One more thing I would check. Is it possible your running two instances of MeshCentral at the same time? If instance 1 gets all the agent connections and your looking at instance 2... then re-installing the agent makes the agent connect to instance 2.
One way to notice this is to compare the meshagent.msh of previous devices with the new meshagent.msh your installing. If there is a difference in the ServerID or MeshServer lines, there is a problem. .msh should look like this:
MeshName=Lab Computers
MeshType=2
MeshID=0xEDBE1BE37...B7DB6B4E7971EF34D36EBB6B875CF3D7DED1EE7CD5C
ServerID=D99362D5ED8...D707403E396CF0EF6DC2B3A42F735135FD
MeshServer=wss://central.mesh.meshcentral.com:443/agent.ashx
webSocketMaskOverride=1
Another issue that could have happened is that you removed the certificates in "meshcentral-data" causing your server to no longer be trusted by agents. Comparing the old and now .msh would indicate what is going on.
Also, if you are running plugins or a reverse proxy, let me know.
Yes on the reverse proxy (caddy) Here are the screens
Thanks,
Shane D. Lewis
On Mar 11, 2021, at 5:53 PM, Ylian Saint-Hilaire @.***> wrote:
Also, if you are running plugins or a reverse proxy, let me know.
— You are receiving this because you authored the thread. Reply to this email directly, view it on GitHub, or unsubscribe.
oops, looks like he screens didn't attach... checking for duplicate instances now.
Also agent hash check has been disabled for a couple of years now... I don't see much in the way of a second server running, only the Mesh Service is running, not a node instance also that I can tell...restarting caddy reverse proxy too... let's see what happens
So far, nothing obviously incorrect. The "coreIsStableCount" is low. Looks like agents are trying to connect, authenticating correctly and then disconnecting. I would look at the reverse proxy first for sure. By the way, I am running v0.7.85 on MeshCentral.com with 10k devices. I don't run a reverse proxy, but I don't have any obvious concerns about that version.
If there is a connectivity issue and it's fixed, it will take 10 to 20 minutes for agents to slowly reconnect.
Caddy reboot didnt fix.
But.... I go to three existing, not connected computers and mesh server ID is ending in : ....B76A
However, when I open Mesh...copy the invite link and then attempt to run the installer, the installer Server ID ends in :...44E3
So it does indeed seem I have a second server running.... or a different server running.... So, I have no visible NodeJS instances that I see and I only have the Mesh Central Service running.... and ideas on how to spot the rogue server?
Is the entire hash different? Or just the ending? If it's a different server, the hash would be completely different. What counts is what is in the .msh file, maybe the UI is not showing the full hash.
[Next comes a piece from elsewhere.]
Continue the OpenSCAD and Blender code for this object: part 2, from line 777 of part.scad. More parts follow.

Assuming the hash is completely different, the main problem is that you have a different "meshcentral-data" folder in your server. The root cause is that these two files in "meshcentral-data" are different from the original:
agentserver-cert-public.crt
agentserver-cert-private.key
So, if you find these two files from a previous backup and put them back to the original and reset the server, all the agents will see your server as correct and accept to connect.
Make sure to backup your current "meshcentral-data" before making any changes.
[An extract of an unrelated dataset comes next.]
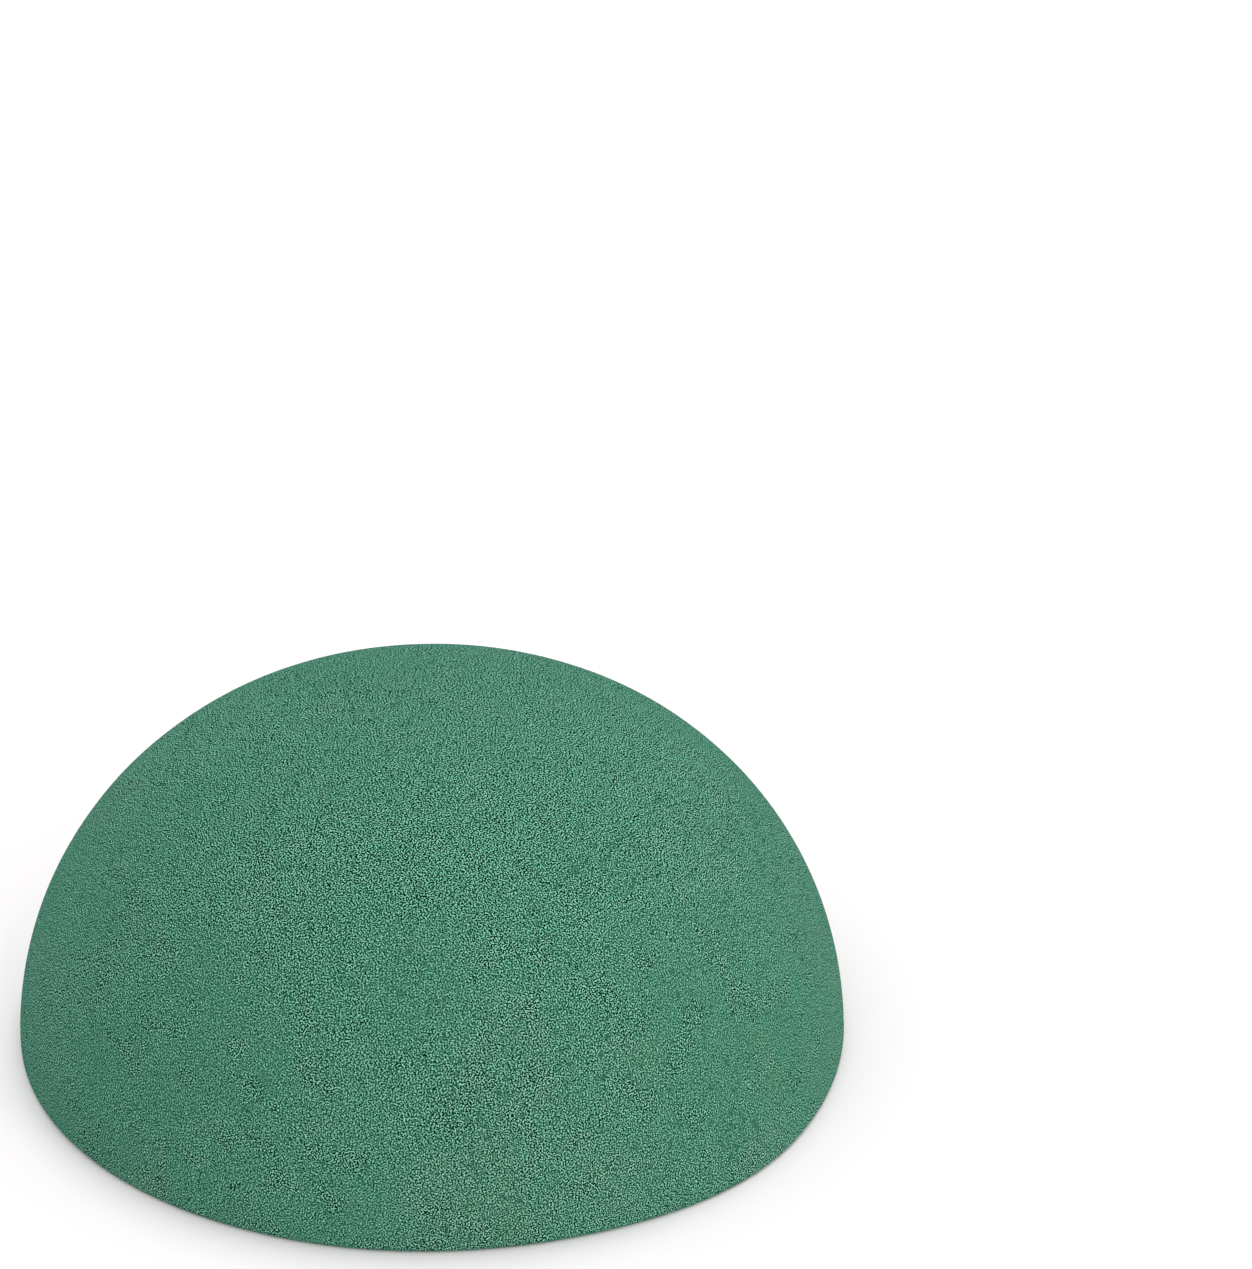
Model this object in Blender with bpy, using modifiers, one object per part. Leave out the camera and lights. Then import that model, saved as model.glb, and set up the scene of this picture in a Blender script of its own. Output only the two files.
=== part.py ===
"""A half ball of green floral foam, bonded to a thin waterproof backing plate.

The foam is a low, full-shouldered dome. Its underside is relieved for the backing plate, so that the foam's
own rim stands on the table and nothing but foam shows from above. Metres, +Z up, origin at the middle of the
underside. Every piece is turned about Z, and nothing on the object moves.
"""

import math

import bpy

# Foam half ball.
DOME_RADIUS = 0.095
DOME_HEIGHT = 0.084
SHOULDER = 2.32  # exponent of the radius: over 2 is a flatter crown
FLANK = 1.95  # exponent of the height: under 2 is a flank that leans in sooner
RIM_EASE = 0.0012  # the rubbed edge at the foot of the dome
DOME_ARC_STEPS = 22
RIM_ARC_STEPS = 3

# Backing plate, formed from thin sheet with its edge turned up into the foam.
PLATE_RADIUS = 0.0862
PLATE_SHEET = 0.0008
PLATE_LIP_HEIGHT = 0.0045
PLATE_CORNER = 0.0003

# Hot-melt adhesive, laid as two rings and pressed flat between plate and foam.
BEAD_RADII = {"adhesive_ring_outer": 0.068, "adhesive_ring_inner": 0.034}
BEAD_WIDTH = 0.006
BEAD_THICKNESS = 0.0009
BEAD_SHOULDER = 0.0003

CLEARANCE = 0.0003  # between pieces that touch
TURN_STEPS = 96
SHARP_ANGLE = math.radians(35)

# Linear RGB, roughness and metallic value of each material.
FINISHES = {
    "phenolic_foam": ((0.084, 0.238, 0.162), 0.95, 0.0),
    "polystyrene_sheet": ((0.028, 0.105, 0.062), 0.45, 0.0),
    "hot_melt_adhesive": ((0.72, 0.66, 0.50), 0.35, 0.0),
}


def clear_scene():
    for old in list(bpy.data.objects):
        bpy.data.objects.remove(old, do_unlink=True)


def new_collection(name):
    collection = bpy.data.collections.new(name)
    bpy.context.scene.collection.children.link(collection)
    return collection


def make_material(name):
    colour, roughness, metallic = FINISHES[name]
    material = bpy.data.materials.new(name)
    material.use_nodes = True
    shader = material.node_tree.nodes["Principled BSDF"]
    shader.inputs["Base Color"].default_value = (*colour, 1.0)
    shader.inputs["Roughness"].default_value = roughness
    shader.inputs["Metallic"].default_value = metallic
    return material


def turned(name, outline, closed, material, collection):
    """Turns an outline of (radius, height) points, which runs down its outer side, once about Z."""
    count = len(outline)
    edges = [(i, i + 1) for i in range(count - 1)]
    if closed:
        edges.append((count - 1, 0))
    mesh = bpy.data.meshes.new(name)
    mesh.from_pydata([(radius, 0.0, height) for radius, height in outline], edges, [])
    piece = bpy.data.objects.new(name, mesh)
    collection.objects.link(piece)
    screw = piece.modifiers.new("turn", "SCREW")
    screw.axis = "Z"
    screw.steps = TURN_STEPS
    screw.render_steps = TURN_STEPS
    screw.use_merge_vertices = True
    screw.merge_threshold = 0.00005
    bpy.context.view_layer.objects.active = piece
    bpy.ops.object.modifier_apply(modifier=screw.name)
    piece.data.shade_smooth()
    piece.data.set_sharp_from_angle(angle=SHARP_ANGLE)
    piece.data.materials.append(material)
    return piece


def dome_arc():
    """The outer side of the foam, from the crown down to its widest, then round the eased rim."""
    rise = DOME_HEIGHT - RIM_EASE
    points = [(0.0, DOME_HEIGHT)]
    for i in range(1, DOME_ARC_STEPS):
        turn = math.pi / 2 * (1 - i / DOME_ARC_STEPS)
        radius = DOME_RADIUS * math.cos(turn) ** (2 / SHOULDER)
        height = RIM_EASE + rise * math.sin(turn) ** (2 / FLANK)
        points.append((radius, height))
    for i in range(RIM_ARC_STEPS + 1):
        turn = math.pi / 2 * i / RIM_ARC_STEPS
        radius = DOME_RADIUS - RIM_EASE * (1 - math.cos(turn))
        height = RIM_EASE * (1 - math.sin(turn))
        points.append((radius, height))
    return points


def plate_seat():
    """The foam's underside, from the rim in to the axis: the slot for the lip, then a groove over each bead."""
    roof = PLATE_SHEET + CLEARANCE
    slot_outer = PLATE_RADIUS + CLEARANCE
    slot_inner = PLATE_RADIUS - PLATE_SHEET - CLEARANCE
    slot_top = PLATE_LIP_HEIGHT + CLEARANCE
    points = [(slot_outer, 0.0), (slot_outer, slot_top), (slot_inner, slot_top), (slot_inner, roof)]
    groove_top = roof + BEAD_THICKNESS + CLEARANCE
    for radius in sorted(BEAD_RADII.values(), reverse=True):
        outer = radius + BEAD_WIDTH / 2 + CLEARANCE
        inner = radius - BEAD_WIDTH / 2 - CLEARANCE
        points += [(outer, roof), (outer, groove_top), (inner, groove_top), (inner, roof)]
    points.append((0.0, roof))
    return points


def plate_outline():
    """The plate's turned-up lip and flat floor, as one sheet."""
    lip_inner = PLATE_RADIUS - PLATE_SHEET
    return [
        (0.0, PLATE_SHEET),
        (lip_inner, PLATE_SHEET),
        (lip_inner, PLATE_LIP_HEIGHT),
        (PLATE_RADIUS, PLATE_LIP_HEIGHT),
        (PLATE_RADIUS, PLATE_CORNER),
        (PLATE_RADIUS - PLATE_CORNER, 0.0),
        (0.0, 0.0),
    ]


def bead_outline(radius):
    """A pressed bead: flat above and below, with eased shoulders."""
    low = PLATE_SHEET + CLEARANCE
    high = low + BEAD_THICKNESS
    outer = radius + BEAD_WIDTH / 2
    inner = radius - BEAD_WIDTH / 2
    return [
        (inner, high - BEAD_SHOULDER),
        (inner + BEAD_SHOULDER, high),
        (outer - BEAD_SHOULDER, high),
        (outer, high - BEAD_SHOULDER),
        (outer, low + BEAD_SHOULDER),
        (outer - BEAD_SHOULDER, low),
        (inner + BEAD_SHOULDER, low),
        (inner, low + BEAD_SHOULDER),
    ]


def main():
    clear_scene()
    parts = new_collection("floral_foam_half_ball")
    materials = {name: make_material(name) for name in FINISHES}
    turned("foam_dome", dome_arc() + plate_seat(), False, materials["phenolic_foam"], parts)
    turned("backing_plate", plate_outline(), False, materials["polystyrene_sheet"], parts)
    for name, radius in BEAD_RADII.items():
        turned(name, bead_outline(radius), True, materials["hot_melt_adhesive"], parts)


main()
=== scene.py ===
"""Looks of a half ball of green floral foam that stands on a pale floor.

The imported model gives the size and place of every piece. The foam is rebuilt here as a fine surface with its
open grain, crumbled pores and rubbed rim, and the backing plate and its adhesive get their own finishes.
Metres, +Z up.
"""

import math
import random

import bpy
import numpy as np
from mathutils import Euler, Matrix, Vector
from mathutils.kdtree import KDTree


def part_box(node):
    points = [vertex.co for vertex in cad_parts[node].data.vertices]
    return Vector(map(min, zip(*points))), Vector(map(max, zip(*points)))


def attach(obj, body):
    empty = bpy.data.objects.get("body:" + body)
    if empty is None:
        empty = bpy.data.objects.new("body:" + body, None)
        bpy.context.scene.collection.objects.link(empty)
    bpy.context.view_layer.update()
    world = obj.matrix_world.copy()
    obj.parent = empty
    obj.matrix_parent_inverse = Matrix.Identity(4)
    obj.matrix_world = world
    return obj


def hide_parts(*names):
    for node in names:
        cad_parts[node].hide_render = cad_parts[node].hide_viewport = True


MM = 0.001

# Foam surface, cut as a low dome with full shoulders.
SHOULDER = 2.32
FLANK = 1.95
RIM_EASE = 1.2 * MM
GRID = 500
PROFILE_STEPS = 4000
EASE_STEPS = 100

# Flat layout of the foam: middle and radius of the skin's disc and of the underside's.
LAYOUT = "OFBake"
SKIN_DISC = ((0.468, 0.532), 0.464)
UNDERSIDE_DISC = ((0.886, 0.114), 0.110)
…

sorry for the kindergarten scrawl.. Before Update After Update
What could have caused a different set of certs\data folder to suddenly appear? We didn't restore an old backup, snapshot or anything that I know of... Granted we have techs doing stuff in the office but I'd have known if they'd have messed with this server. Thanks..
I mean I can go to the server backup from 2 weeks ago, copy these certs and bring them over...
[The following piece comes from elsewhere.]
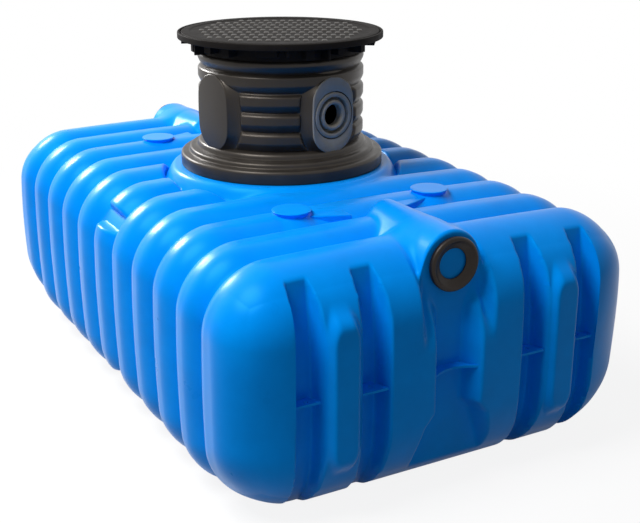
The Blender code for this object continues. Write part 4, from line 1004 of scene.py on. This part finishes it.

Now that I think about it.... back in January, I copied the data folder from an old server running NeDB to this new server running MongoDB and it's been much more stable.... I wonder if something finally caught up to me, cert expiration or something?...no clue.
New Server Cert Old Server
This is certainly the issue. The "ServerID" is used by the agent to authenticate the server. When connecting, the agent will ask the server to prove it's correct and the server must sign a random string given by the server with the "agentserver" certificate. This can't be bypassed. The agents will refuse to continue the connection unless the server is correct.
Your server can't have two "agentserver" certificates... so, it's going to have to be the old one or the new one.
Lastly, you can change the meshagent.msh file to what you like and restart the agent. No need to re-install the agent.
I can't help you with what happened, but you sure root caused the issue exactly right.
Also, if you can take a look if a "mesherrors.txt" file is in "meshcentral-data". If there is anything in there, would be interesting to see. Maybe there is a hint.
So...if I swap in the certs from the old server.... then this would work...to the exclusion of anything that was working on the new server.... right? Here is the stats from this week.... you can see a massive drop in registrations... so maybe I should go back to a snapshot a couple of days back and copy in the data folder...
Thanks so much Ylian... looks like we're close here.
You are exactly correct. If you put the old cert, the new agents will not connect anymore.
I'm going to go back to a snapshot from Mar 2 and grab the data folder and compare\drop that in and see what goes down... be interesting to see what changed.
So.... in the last 9 days...the certs are different.... pulling the data folder from Mar 2, the keys aren't the same. Any idea you can think of that could have caused the certs to regenerate? Swapped in the old data folder and many more devices are beginning to populate... thanks so much Ylian... We'll just have to go back and re-add the 40 or so newest agents. Thanks a million, as always you're incredible..
Glad I could help. I don't have any idea what could have happened, I have not gotten a report like this before. Can you take a look at "mesherrors.txt" in "meshcentral-data" and report back if there is anything in that file? Thanks.
Nothing in there at all other than a missing PNG file with our logo....which I just now restored from backup...... shrug. OK filing this one under the Bigfoot and Nessie folder..... Moving on to more important things. Thanks as always for the help. Shane
OK. Thanks. Still would have been nice to get a report on mesherror.txt.
No Problem, here's mesherrors.txt, it was working fine on 3\2\2021 so I didn't go past that....
@Ylianst see above, thanks again
Suddenly without explanation, a vast majority of clients are now disconnected on 0.7.85. Running the installer again produces the update button and it reconnects. But I can't do that across 1000 EP's... any idea on how to fix? Restarting the server didn't help.